# crack in clearcoat, any danger?



## chang100 (Aug 29, 2003)

My Madone frame has a hairline crack on the top tube right before the seat tube. It looks like it's just in the clearcoat but I'm concerned that it might spread. Any other Trek CF frame owners encounter the same thing?


----------



## SkiRacer55 (Apr 29, 2005)

*A crack in the clearcoat...*

...is nothing, a crack in the CF _is_ Bad News, because, as you probably know, you've just become a prime candidate for notch delaminations. How can you tell the difference between a crack in the clearcoat and a crack in the CF? I can't but your LBS probably can...BTW, what do you think caused the crack? If it is in the CF, having a good story will probably help you get a frame replacement...


----------



## chang100 (Aug 29, 2003)

*no idea why it cracked*

I'm not tough on the bike. I'm 6', 165 lbs, so it should hold up to anything I can dish out. No crashes, nothing unusual has happened. I'll take it to the shop tomorrow and get their opinion.


----------



## Cyclenaut (Oct 23, 2005)

If you saw the testing that those frames go through, then you would be less worried about your size making a difference.

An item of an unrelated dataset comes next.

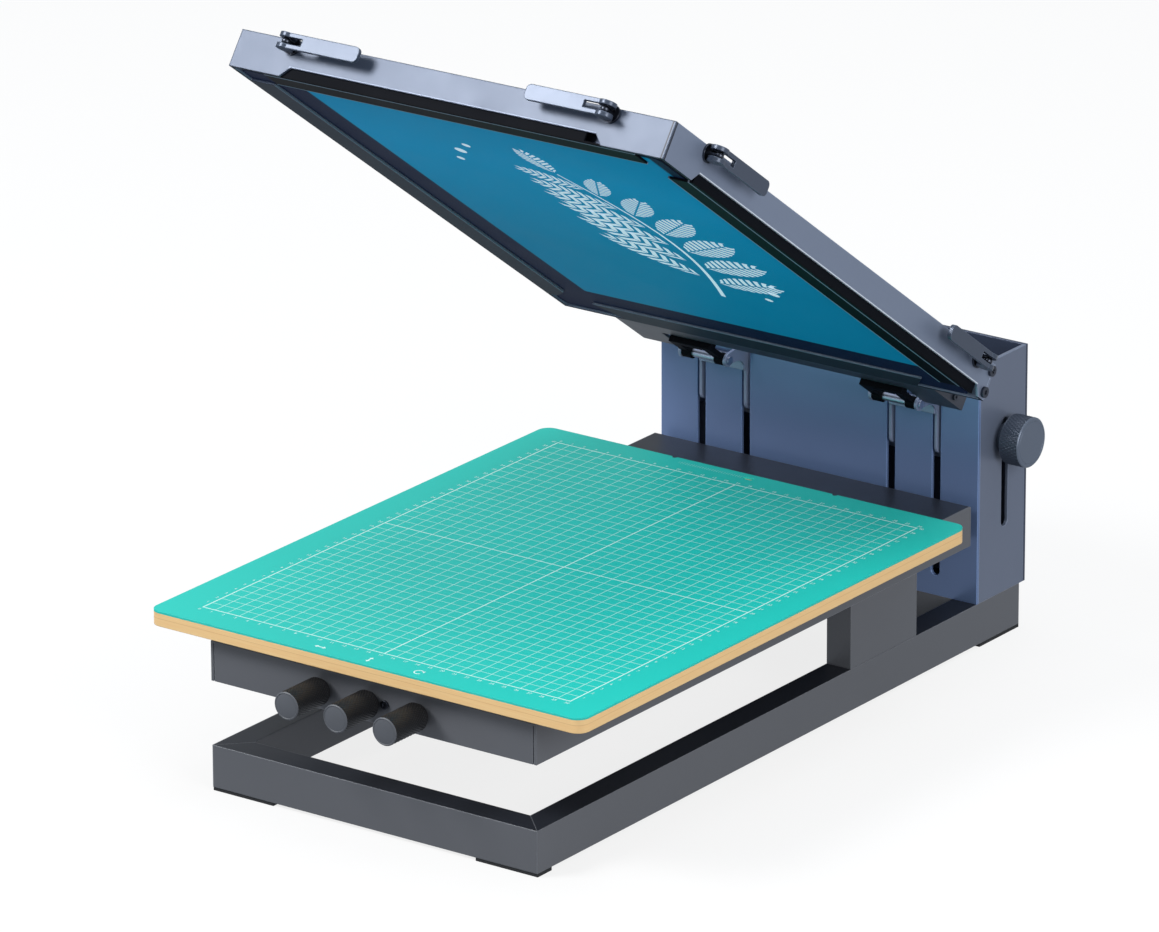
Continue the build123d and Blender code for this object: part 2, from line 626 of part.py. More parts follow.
def ledge_bars():
    """Angle bars behind the front and right walls that carry the screen."""
    top = -BAR_DROP
    u0, u1 = FRONT_BAR
    front = block(u0, u1, SHEET, SHEET + LIP_T, LOW, top)
    front += block(u1, u1 + FRONT_BAR_EAR, SHEET, SHEET + LIP_T, BAR_EAR_W, top)
    front += block(u0, FRONT_LEDGE_END, SHEET, LEDGE, LOW, LIP)
    h = HALF_H - SHEET
    v0, v1 = RIGHT_BAR
    right = block(h - LIP_T, h, v0, v1, LOW, top)
    right += block(h - LIP_T, h, v0 - RIGHT_BAR_EARS[0], v0, BAR_EAR_W, top)
    right += block(h - LIP_T, h, v1, v1 + RIGHT_BAR_EARS[1], BAR_EAR_W, top)
    right += block(HALF_H - LEDGE, h, v0, v1 - RIGHT_BAR_TAPER, LOW, LIP)
    bars = {"front": front, "right": right}
    for side, at, way in CLAMPS.values():
        bars[side] -= clamp_hole(side, at, 0, SHEET + LIP_T + CUT)
    for side, bar in bars.items():
        PARTS["ledge_bar_" + side] = bar


def hinge_channel():
    """Channel behind the rear wall, cut back between its end lugs, and its hinge leaves."""
    t = SHEET
    w0, w1 = CHANNEL_W0, CHANNEL_W1
    channel = block(-HALF_W, HALF_W, HOLDER_L, CHANNEL_REAR, w0, w0 + t)
    channel += block(-HALF_W, HALF_W, HOLDER_L, HOLDER_L + t, w0, w1)
    for side in (-1, 1):
        channel += side_block(side, HALF_W, HALF_W - t, HOLDER_L, CHANNEL_REAR, w0, w1)
    lug = EAR_PAIRS["right"][1] + CHANNEL_CUT_X
    channel -= block(-lug, lug, CHANNEL_CUT_V, CHANNEL_REAR + CUT, w0 - CUT, w0 + t + CUT)
    leaves = []
    leaf_end = HOLDER_L + LEAF_L
    low = w0 - LEAF_BAR_DROP
    for xa, xb in EAR_PAIRS.values():
        x0 = (xa + xb - LEAF_W) / 2
        x1 = (xa + xb + LEAF_W) / 2
        leaf = block(x0, x1, HOLDER_L + t, leaf_end, w0 + t, w0 + t + LEAF_T)
        leaf += block(x0, x1, leaf_end - LEAF_BAR_L, leaf_end, low, w0 + t)
        for ka, kb in ((x0, x0 + BARREL_L), (x1 - BARREL_L, x1)):
            leaf += rod_x(BARREL_R, ka, kb, PIN_V, PIN_W)
            leaf += block(ka, kb, leaf_end - CUT, PIN_V, low, w0)
        leaf -= rod_x(PIN_R + RUN_FIT, x0 - CUT, x1 + CUT, PIN_V, PIN_W)
        leaves.append(leaf)
    PARTS["hinge_channel"] = channel
    PARTS["hinge_leaves"] = Compound(leaves)


def screen():
    """Welded tube frame with the mesh stretched under it."""
    w0 = LIP + MESH_T
    w1 = w0 + TUBE_H
    t = TUBE_WALL
    u0, u1, v0, v1 = FRAME_U0, FRAME_U1, FRAME_V0, FRAME_V1
    i0, i1, j0, j1 = u0 + TUBE_W, u1 - TUBE_W, v0 + TUBE_W, v1 - TUBE_W
    mitres = {
        "front": [(u0, v0), (u1, v0), (i1, j0), (i0, j0)],
        "rear": [(u0, v1), (u1, v1), (i1, j1), (i0, j1)],
        "left": [(u0, v0), (u0, v1), (i0, j1), (i0, j0)],
        "right": [(u1, v0), (u1, v1), (i1, j1), (i1, j0)],
    }
    outer = block(u0, u1, v0, v1, w0, w1)
    outer = fillet(outer.edges().filter_by(Axis.Z), FRAME_CORNER)
    outer -= block(i0, i1, j0, j1, w0 - CUT, w1 + CUT)
    cavity = block(u0 + t, u1 - t, v0 + t, v1 - t, w0 + t, w1 - t)
    cavity -= block(i0 - t, i1 + t, j0 - t, j1 + t, w0, w1)
    bores = {"front": (i0, i1, v0, v1), "left": (u0, u1, j0, j1)}
    bores["rear"] = bores["front"]
    bores["right"] = bores["left"]
    for name, outline in mitres.items():
        wedge = slab(outline, w0 - CUT, w1 + CUT)
        bore = cavity & wedge & block(*bores[name], w0, w1)
        PARTS["screen_rail_" + name] = (outer & wedge) - bore
    mesh = block(u0, u1, v0, v1, LIP, w0)
    PARTS["screen_mesh"] = fillet(mesh.edges().filter_by(Axis.Z), FRAME_CORNER)


def button_screw(side, wall, v, w, spec):
    """Button screw head standing on a side wall, with a round socket."""
    r, height, socket = spec
    head = rod_x(r, side * wall, side * (wall + height), v, w)
    return head - rod_x(socket, side * (wall + height - SOCKET_DEPTH), side * (wall + height + CUT), v, w)


def holder_screws():
    """Button screws at the rear of the side walls and on the channel flanges."""
    screws = []
    for side in (-1, 1):
        for w in WALL_SCREW_WS:
            screws.append(button_screw(side, HALF_H, WALL_SCREW_V, w, WALL_SCREW))
        screws.append(button_screw(side, HALF_W, FLANGE_SCREW_V, FLANGE_SCREW_W, FLANGE_SCREW))
    PARTS["holder_screws"] = Compound(screws)


def clamps():
    """Cam levers on cross-pinned studs, drawn at the wall and moved into place.

    Drawn with the wall at t = 0 and outward as -Y, the handle along +X.
    """
    pin_t = WASHER_T + CAM_R + CAM_OFFSET + CAM_GAP
    nut_t = SHEET + LIP_T + NUT_GAP
    w1 = LEVER_H / 2
    washers = []
    for name, (side, at, way) in CLAMPS.items():
        lever = block(-LEVER_BACK, LEVER_L, -LEVER_T - LEVER_FACE, -LEVER_FACE, -w1, w1)
        lever = fillet(lever.edges().filter_by(Axis.Y).sort_by(Axis.X)[-2:], LEVER_CORNER)
        lever += rod_z(CAM_R, -w1, w1, 0, CAM_OFFSET)
        lever -= block(-2 * CAM_R, FORK_L, -2 * CAM_R, 2 * CAM_R, -FORK_GAP / 2, FORK_GAP / 2)
        lever -= rod_z(CROSS_PIN_R + RUN_FIT, -w1 - CUT, w1 + CUT, 0, 0)
        if way < 0:
            lever = lever.mirror(Plane.YZ)
        eye = Sphere(EYE_R) & block(-EYE_R, EYE_R, -EYE_R, EYE_R, -CLAMP_STUD_R, CLAMP_STUD_R)
        stud = rod_y(CLAMP_STUD_R, -pin_t, nut_t + CLAMP_NUT_T, 0, 0) + Pos(0, -pin_t, 0) * eye
        stud += rod_z(CROSS_PIN_R, -w1, w1, 0, -pin_t)
        stud += rod_y(CLAMP_NUT_R, nut_t, nut_t + CLAMP_NUT_T, 0, 0)
        washer = rod_y(WASHER_R, -WASHER_T, 0, 0, 0)
        washer -= rod_y(CLAMP_STUD_R + RUN_FIT, -WASHER_T - CUT, CUT, 0, 0)
        turn = Pos(at, 0, CLAMP_W)
        if side == "right":
            turn = Pos(HALF_H, at, CLAMP_W) * Rot(0, 0, 90)
        PARTS["clamp_lever_" + name] = turn * Pos(0, -pin_t, 0) * lever
        PARTS["clamp_stud_" + name] = turn * stud
        washers.append(turn * washer)
    PARTS["clamp_washers"] = Compound(washers)


TILTED = (
    "holder_",
    "ledge_bar",
    "hinge_channel",
    "hinge_leaves",
    "screen_rail",
    "screen_mesh",
    "clamp_lever",
    "clamp_stud",
    "clamp_washers",
)

base()
pedestals()
tray()
bearing_bars()
tower()
stage()
platen()
adjusters()
carriage()
holder_walls()
ledge_bars()
hinge_channel()
screen()
holder_screws()
clamps()

for node in PARTS:
    if node.startswith(TILTED):
        PARTS[node] = tilted(PARTS[node])

boxes = [shape.bounding_box() for shape in PARTS.values()]
X_MIN = min(b.min.X for b in boxes)
X_MAX = max(b.max.X for b in boxes)
Y_MIN = min(b.min.Y for b in boxes)
Y_MAX = max(b.max.Y for b in boxes)
SHIFT = Pos(-(X_MIN + X_MAX) / 2, -(Y_MIN + Y_MAX) / 2, FOOT_H)

os.makedirs("parts", exist_ok=True)
for node, shape in PARTS.items():
    export_step(SHIFT * shape, "parts/" + node + ".step")
print(len(PARTS), "nodes; shift", -(X_MIN + X_MAX) / 2, -(Y_MIN + Y_MAX) / 2)
print("size", X_MAX - X_MIN, Y_MAX - Y_MIN, max(b.max.Z for b in boxes) + FOOT_H)
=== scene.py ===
import math

import bmesh
import bpy
from mathutils import Matrix, Vector


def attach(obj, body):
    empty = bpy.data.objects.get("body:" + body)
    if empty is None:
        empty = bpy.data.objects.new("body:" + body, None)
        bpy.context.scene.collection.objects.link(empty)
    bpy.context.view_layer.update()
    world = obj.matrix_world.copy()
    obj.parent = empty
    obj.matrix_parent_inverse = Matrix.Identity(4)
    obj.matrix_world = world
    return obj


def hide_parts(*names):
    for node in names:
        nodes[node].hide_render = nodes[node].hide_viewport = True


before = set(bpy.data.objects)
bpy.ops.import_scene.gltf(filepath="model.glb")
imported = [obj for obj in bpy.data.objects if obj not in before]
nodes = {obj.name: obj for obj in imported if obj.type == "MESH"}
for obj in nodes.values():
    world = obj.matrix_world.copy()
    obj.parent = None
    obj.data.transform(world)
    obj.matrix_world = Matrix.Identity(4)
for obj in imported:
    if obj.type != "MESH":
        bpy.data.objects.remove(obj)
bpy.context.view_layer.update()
scene = bpy.context.scene
MM = 0.001

# where the bench frame of the measurements has its origin in the model's frame, in mm
BENCH = Vector((-5.45, -267.35, 2.5))
# the hinge pin in the bench frame, the same pin along and square to the holder, its tilt
PIN = Vector((0.0, 492.0, 176.0))
PIN_V = 505.8
PIN_W = -27.7
TILT = math.radians(35.72)

CAMERA_PLACE = (3435.44, -4513.81, 2272.13)
CAMERA_AZIMUTH = 35.9
CAMERA_ELEVATION = 19.599
CAMERA_ROLL = -0.188
FOCAL_PIXELS = 9305.79
FRAME_PIXELS = 1159
SENSOR_W = 36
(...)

That being said, you can never be too careful when it comes to potential frame cracks. The first thing you should do is take detailed pictures of the bike and the 'crack'. This will greatly help the Trek customer support people. If your LBS is giving you the runaround, then contact Trek directly. There are real, live people on the other end who can help you.


----------



## chang100 (Aug 29, 2003)

*Resolution*

The Trek dealer looked at it, the crack is just in the clearcoat. Their explanation: the CF is more flexible than paint, so that's why the paint cracked, but the frame is OK. They showed me photos of what an actual frame crack would look like, and it's different from what I've got. Trek will take it back to repaint it for free, but that would mean 3 months without the bike, so I'll just live with it.


----------